◆ **Set problem**
Check each line of the listing below for the string "origin", and copy the ones that have it.

◆ **Task inputs**
================

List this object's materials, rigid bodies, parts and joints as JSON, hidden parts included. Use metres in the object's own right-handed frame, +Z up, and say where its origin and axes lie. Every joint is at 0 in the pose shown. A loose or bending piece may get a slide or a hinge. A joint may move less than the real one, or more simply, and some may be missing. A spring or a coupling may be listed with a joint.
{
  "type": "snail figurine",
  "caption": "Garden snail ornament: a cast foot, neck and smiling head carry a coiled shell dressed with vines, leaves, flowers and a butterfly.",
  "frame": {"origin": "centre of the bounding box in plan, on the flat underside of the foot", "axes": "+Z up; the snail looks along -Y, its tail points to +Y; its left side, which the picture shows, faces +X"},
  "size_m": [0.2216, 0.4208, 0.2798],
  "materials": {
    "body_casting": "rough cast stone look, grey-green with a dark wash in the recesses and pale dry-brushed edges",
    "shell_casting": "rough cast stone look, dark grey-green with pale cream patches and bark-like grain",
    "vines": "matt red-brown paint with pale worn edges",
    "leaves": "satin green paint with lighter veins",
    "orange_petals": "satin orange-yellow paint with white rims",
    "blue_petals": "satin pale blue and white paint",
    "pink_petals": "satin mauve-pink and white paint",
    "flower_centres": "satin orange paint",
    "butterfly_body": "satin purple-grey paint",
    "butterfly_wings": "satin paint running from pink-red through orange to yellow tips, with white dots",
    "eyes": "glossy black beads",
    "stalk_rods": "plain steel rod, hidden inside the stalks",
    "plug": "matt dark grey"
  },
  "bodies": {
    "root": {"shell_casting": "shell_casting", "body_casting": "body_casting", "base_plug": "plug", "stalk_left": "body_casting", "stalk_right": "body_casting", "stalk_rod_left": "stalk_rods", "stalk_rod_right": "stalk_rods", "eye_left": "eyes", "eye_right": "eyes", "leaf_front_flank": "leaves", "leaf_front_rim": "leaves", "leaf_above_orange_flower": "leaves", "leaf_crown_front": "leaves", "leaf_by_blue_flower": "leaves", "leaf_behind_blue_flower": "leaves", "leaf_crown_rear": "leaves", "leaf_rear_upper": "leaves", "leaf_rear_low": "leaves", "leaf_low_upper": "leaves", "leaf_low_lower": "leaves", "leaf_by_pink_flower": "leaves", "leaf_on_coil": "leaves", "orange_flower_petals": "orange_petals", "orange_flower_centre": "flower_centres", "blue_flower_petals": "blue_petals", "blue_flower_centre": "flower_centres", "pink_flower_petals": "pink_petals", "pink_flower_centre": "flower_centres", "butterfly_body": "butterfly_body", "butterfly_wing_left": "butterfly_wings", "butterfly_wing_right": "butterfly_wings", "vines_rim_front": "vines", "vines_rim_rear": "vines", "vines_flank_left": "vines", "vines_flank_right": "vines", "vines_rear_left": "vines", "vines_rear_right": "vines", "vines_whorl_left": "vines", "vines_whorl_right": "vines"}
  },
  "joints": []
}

================

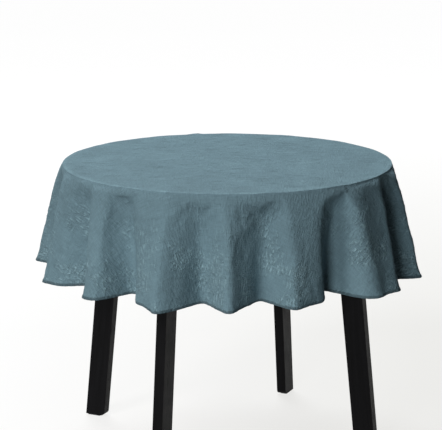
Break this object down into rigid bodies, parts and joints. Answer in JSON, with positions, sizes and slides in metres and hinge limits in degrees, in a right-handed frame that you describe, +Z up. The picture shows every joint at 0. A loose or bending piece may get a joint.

================

◆ **Response for this exercise**
List this object's materials, rigid bodies, parts and joints as JSON, hidden parts included. Use metres in the object's own right-handed frame, +Z up, and say where its origin and axes lie. Every joint is at 0 in the pose shown. A loose or bending piece may get a slide or a hinge. A joint may move less than the real one, or more simply, and some may be missing. A spring or a coupling may be listed with a joint.
  "frame": {"origin": "centre of the bounding box in plan, on the flat underside of the foot", "axes": "+Z up; the snail looks along -Y, its tail points to +Y; its left side, which the picture shows, faces +X"},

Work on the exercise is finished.